Thursday, 22 April 2010

The Third Korean War?

It is a little known fact but in the 1960s the North Koreans launched a campaign of terrorism, violence and infitration into South Korea in an attempt to stimulate an almost non-existent revolutionary movement in the South to mobilise the masses and rise up against their colonial masters (I promise I am being tongue-in-cheek). There is a label for this that I have not seen widely used in scholarship, but nonetheless wikipedia has the reference: http://en.wikipedia.org/wiki/Second_Korean_War . As the trusty wikipedia page lists, the North Koreans became incredibly provocative and brazen in this period. If you doubt the veracity of the page then I will be happy to refer you to some reliable books that coroborate wikipedia.

Anyway yes, the North Koreans went so far as trying to assasinate the South Korean president Park Chung-hee. One gets a sense of the motives from the international circumstances of the time. South Korea was finally rising, a phoneix from the fires of the Korean War. Concomitantly, Vietnam was ablaze with an 'anti-imperialist' war of its own. The Vietcong must have appealed to the sensibilities of the North Korean leadership. By this time North Korea's elite was almost completely monolithic; it was composed of the Guerilla comrades of Kim Il Sung who fought with him during the 1930s. The idea of an armed insurrectionary guerilla struggle that mimiced the North Vietnamese strategy must have been very appealing. The country had been heavily militarising since the early 1960s, after the initial rehabilitation of North Korean heavy industry post-(1st) Korean War. Therefore an educated guess would be that Kim sought to ferment uprising and struggle in the South that could be used as a pretext for an invasion of the south. He went so far as to set up a Southern party 'The Revolutionary Party of Reunification' a meager and ineffectual group of Southern True Believers. From here came heightened border provocations, then two attempted assasinations of Park Chung-hee; first a raid on his residence, then another botched attempt that killed his wife instead. At around the same time as the first attempt in 1968, the North interdicted a US vessel,the Pueblo. The crowning and final event was the 'Axe Murder incident' where two US servicemen where murdered by North Korean soldiers for attempting to trim a tree.

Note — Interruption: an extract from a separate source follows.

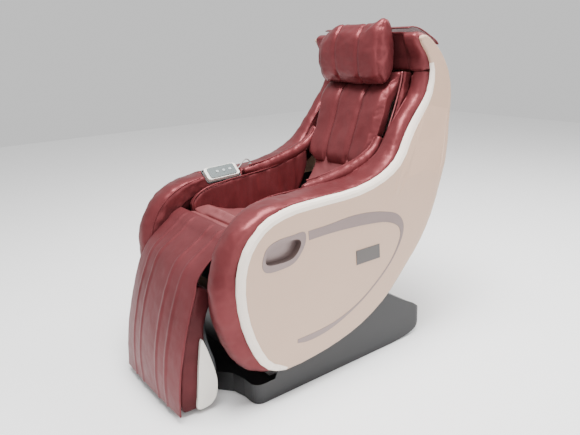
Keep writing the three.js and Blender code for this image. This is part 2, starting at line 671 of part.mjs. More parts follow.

Obviously the Cheonan incident is serious, and the mindless killing of young Korean men is abhorrent. Nevertheless, by comparison to the 'Second Korean War' this is a small incident. Furthermore the North Koreans have done even worse; they blew up a South Korean civilian airliner in 1987 (http://en.wikipedia.org/wiki/Korean_Air_Flight_858).

This is a time of heightened tensions on the Korean peninsula, an icy freeze has set into Inter-Korean relations. Since the end of the Sunshine Policy, North Korea has repeatedly provoked the South, we learnt yesterday that the North sent two agents masquerading as refugees to kill Hwang Jang-yop (the highest ranking defector), they did not succeed but this is another compelling example the brazenness of the North. Nonetheless, there will not be a Korean War, do not fear, America and China would never allow it. The North needs Chinese material support for its continued existence, and China does not seek a war that could potentially destroy the Chinese economic miracle. The South may tough talk, but a war would destroy Seoul and endanger 10s of millions of Korean lives.